• [DATA BLOCK]:
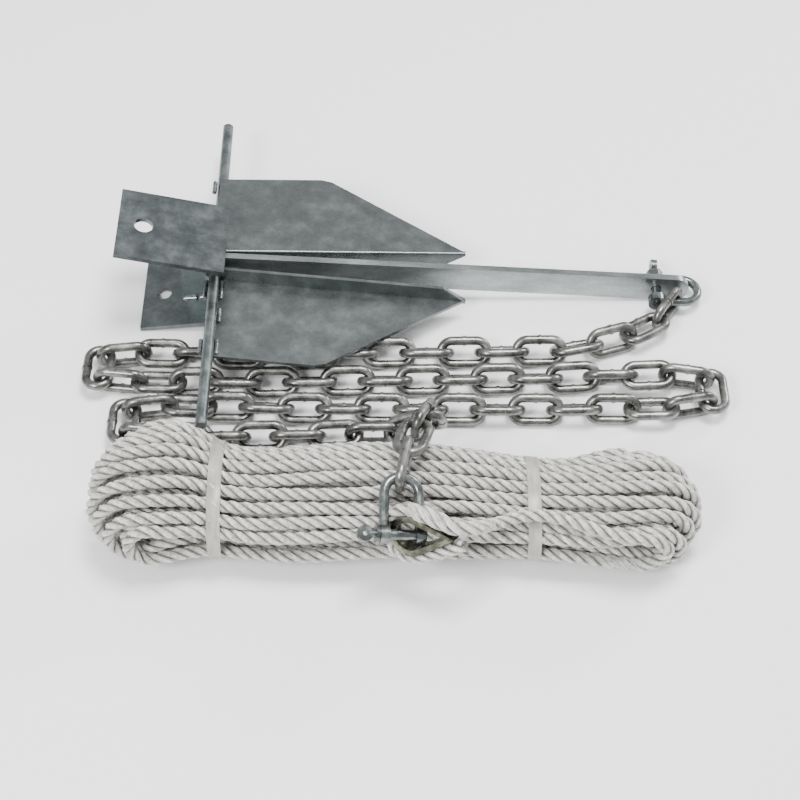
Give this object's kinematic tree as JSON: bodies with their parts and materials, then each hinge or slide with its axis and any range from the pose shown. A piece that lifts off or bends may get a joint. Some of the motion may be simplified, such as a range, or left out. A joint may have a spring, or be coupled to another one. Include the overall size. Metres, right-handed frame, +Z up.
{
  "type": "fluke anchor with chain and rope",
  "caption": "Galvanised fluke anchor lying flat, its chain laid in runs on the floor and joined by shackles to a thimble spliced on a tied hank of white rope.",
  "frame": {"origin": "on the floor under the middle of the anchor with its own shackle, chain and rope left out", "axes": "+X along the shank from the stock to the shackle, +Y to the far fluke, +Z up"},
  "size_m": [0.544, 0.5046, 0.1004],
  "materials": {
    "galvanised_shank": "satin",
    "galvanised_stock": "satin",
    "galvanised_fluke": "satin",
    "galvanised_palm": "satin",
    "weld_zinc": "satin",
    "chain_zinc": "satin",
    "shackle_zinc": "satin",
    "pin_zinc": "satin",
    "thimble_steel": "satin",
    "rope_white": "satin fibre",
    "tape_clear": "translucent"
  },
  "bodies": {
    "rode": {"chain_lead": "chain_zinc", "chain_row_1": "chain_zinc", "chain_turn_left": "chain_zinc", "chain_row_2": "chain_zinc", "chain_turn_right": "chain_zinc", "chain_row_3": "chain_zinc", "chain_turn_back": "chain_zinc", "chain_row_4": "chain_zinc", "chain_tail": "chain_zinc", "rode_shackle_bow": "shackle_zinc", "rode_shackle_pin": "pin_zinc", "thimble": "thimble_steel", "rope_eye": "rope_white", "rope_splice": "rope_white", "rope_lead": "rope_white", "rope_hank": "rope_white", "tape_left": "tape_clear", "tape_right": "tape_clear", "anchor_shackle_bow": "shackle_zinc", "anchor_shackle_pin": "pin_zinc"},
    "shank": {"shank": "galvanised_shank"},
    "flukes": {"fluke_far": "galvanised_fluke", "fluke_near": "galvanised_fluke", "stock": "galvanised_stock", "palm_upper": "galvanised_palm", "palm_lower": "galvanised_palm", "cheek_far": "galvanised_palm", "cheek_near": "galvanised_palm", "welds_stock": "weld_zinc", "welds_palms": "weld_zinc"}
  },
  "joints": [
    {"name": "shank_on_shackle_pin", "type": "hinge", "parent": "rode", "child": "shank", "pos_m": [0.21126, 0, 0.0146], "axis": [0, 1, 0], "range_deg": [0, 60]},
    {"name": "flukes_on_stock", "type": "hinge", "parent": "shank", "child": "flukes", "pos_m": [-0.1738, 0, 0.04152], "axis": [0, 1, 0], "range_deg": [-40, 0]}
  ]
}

• [EXERCISE DETAILS]:
Look above for every line with the word "materials" and copy it.

• [TASK SOLUTION]:
Give this object's kinematic tree as JSON: bodies with their parts and materials, then each hinge or slide with its axis and any range from the pose shown. A piece that lifts off or bends may get a joint. Some of the motion may be simplified, such as a range, or left out. A joint may have a spring, or be coupled to another one. Include the overall size. Metres, right-handed frame, +Z up.
  "materials": {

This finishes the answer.